Was Jeremy a bad person? No. Was he trying to be mean or difficult? No. He was just playing out what he learned from the systems he grew up in, to be a good leader. Because of those two amazing horses, Jeremy now had a powerful picture and visceral experience with the impact of his style on others.
How Peter Integrated this Learning into His Job:
Peter was headed to an important meeting where he was worried and frustrated that his team wasn’t buying into the direction he thought they needed to go. As he walked down the hall to the meeting, he checked into what was going on for him using somatic intelligence. He noticed his stomach was clenched in anger, his whole body was jittery, he was thinking thoughts about how stupid his team was being, and he was hardly breathing.
If Peter had not checked in at this moment and walked into that meeting, do you think his body language, tone, approach, and language would have hindered or helped the outcome he so badly wanted? Possibly it could have scared his team into cooperating because they picked up how angry he was, but is that an effective motivator in every situation? Would the team have excitement, creative ideas, and positive energy toward the outcome?
What did Peter do? He took a moment as he was walking down the hall to acknowledge his frustration and anger, take a deep breath, and realign his thoughts to ones that were open to possibility.

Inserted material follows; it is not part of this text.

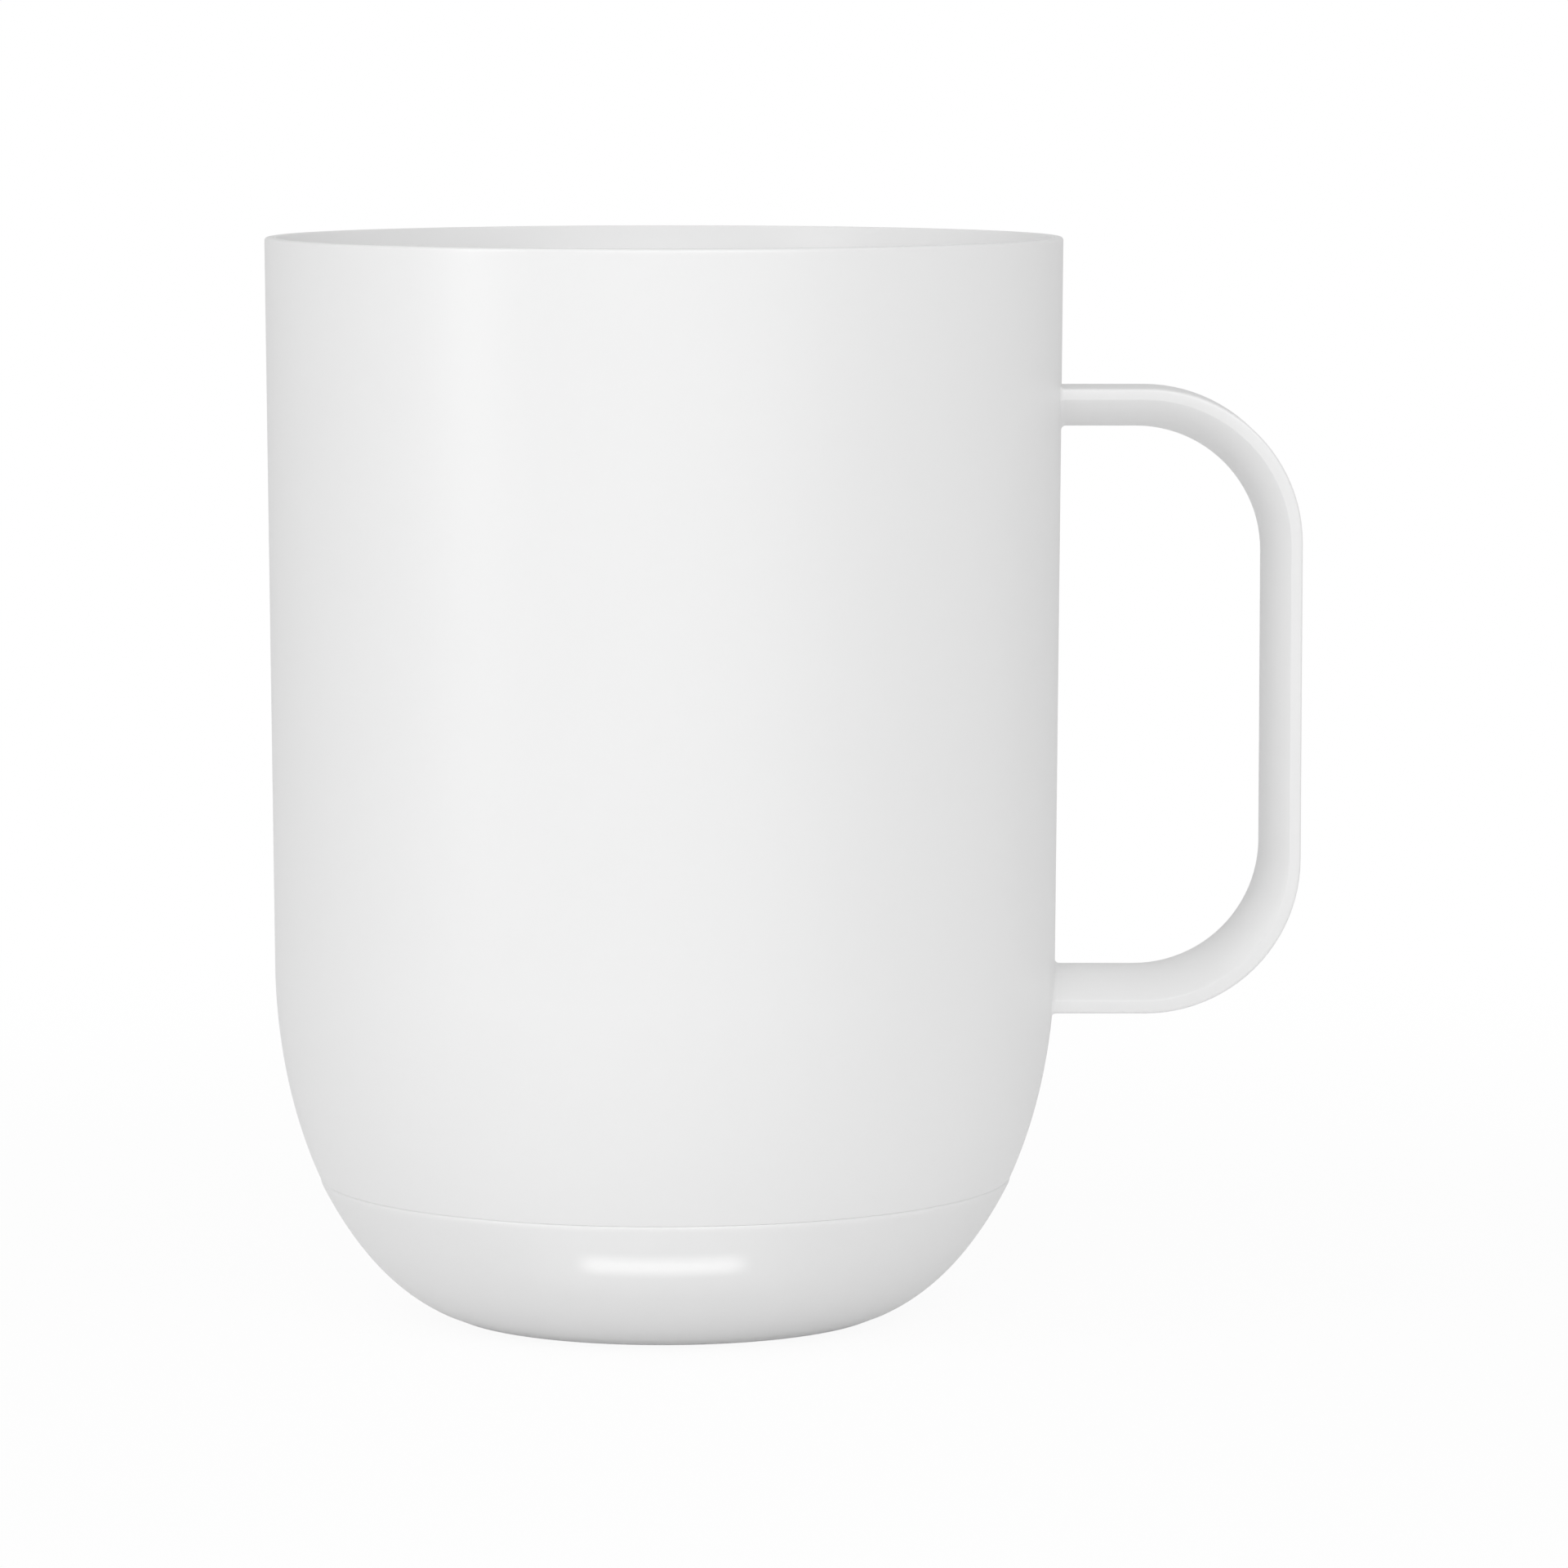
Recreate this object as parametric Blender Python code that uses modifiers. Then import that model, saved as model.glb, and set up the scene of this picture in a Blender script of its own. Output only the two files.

When he came into the room he was able to share his frustration in a calmer way, and he asked the team if they were feeling the same way. He asked questions about where they were coming from, and he really listened. By being authentic and congruent, the team felt safe to open up, and he got the real story behind their reluctance to join in. The team felt heard, their fears subsided, and they were able to move into strategic action with enthusiasm.